I dreamed this morning that the only way I could "get down from the second floor" in the building I was working in was to slide down a chute (like the cast iron chutes outdoors at City Museum, only shorter). But I got stuck. And entangled in a blanket someone had left there. My fingers could get around the iron bars and I was inching my way down, but I called for help. A man came along, grabbed my feet and pulled me out.
How symbolic can it get!?? A breech delivery down the rebirth canal. And just yesterday I spent all afternoon trying to rebirth myself back into the "Pandora" project I stopped working on in early December.
I cleaned off my studio table and pulled all the materials front and center. I see I've done a lot of work.

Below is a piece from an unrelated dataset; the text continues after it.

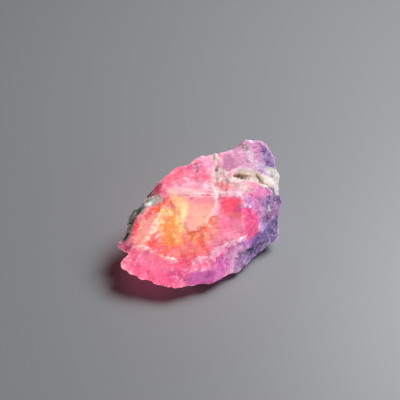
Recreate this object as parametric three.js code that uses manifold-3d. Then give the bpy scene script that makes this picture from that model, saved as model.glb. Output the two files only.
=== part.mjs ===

On 1/11, I jotted down some reasons why I must be fearful of reopening the project, even though my cartooning class had given me a lot of positive reinforcement. Fears: "not being able to draw... slowness... other things I need to do... purposeless (no one might ever see it)... too narrow (no one will appreciate)... just another whiney story about a job that went sour... it will be crappy... I'm lazy and enjoy doing nothing."
Okay, I know I'm not lazy. 35 years ago I wrote down this quote from Dangling Man by Saul Bellow:
Still no fruits and flowers. I have been too lazy to stir out. But I know I am not lazy. Here is an incalculable deception. Lazy we are not. When we seem so, our cyclonic wishes are baffled and pride requires us to be indifferent.
The rest of it boils down to insecurity about leading "the art life." At the moment David Lynch might wind up being the dude who yanks me out of the rebirth canal. I finished reading The Big Fish, and we've been watching his very surreal movies. In his serenity, Lynch can face the horror of human insecurities and self-disillusionment head on. He reminds me that
complete dedication... is the only way you're going to get in deep and discover things. So anythng that distracts from that path of discovery is not part of the art life... The art life means a freedom... but it doesn't have to be selfish; it just means that you need time.
Lynch took five years to complete "Eraserhead," working all night and supporting his family with a paper delivery route.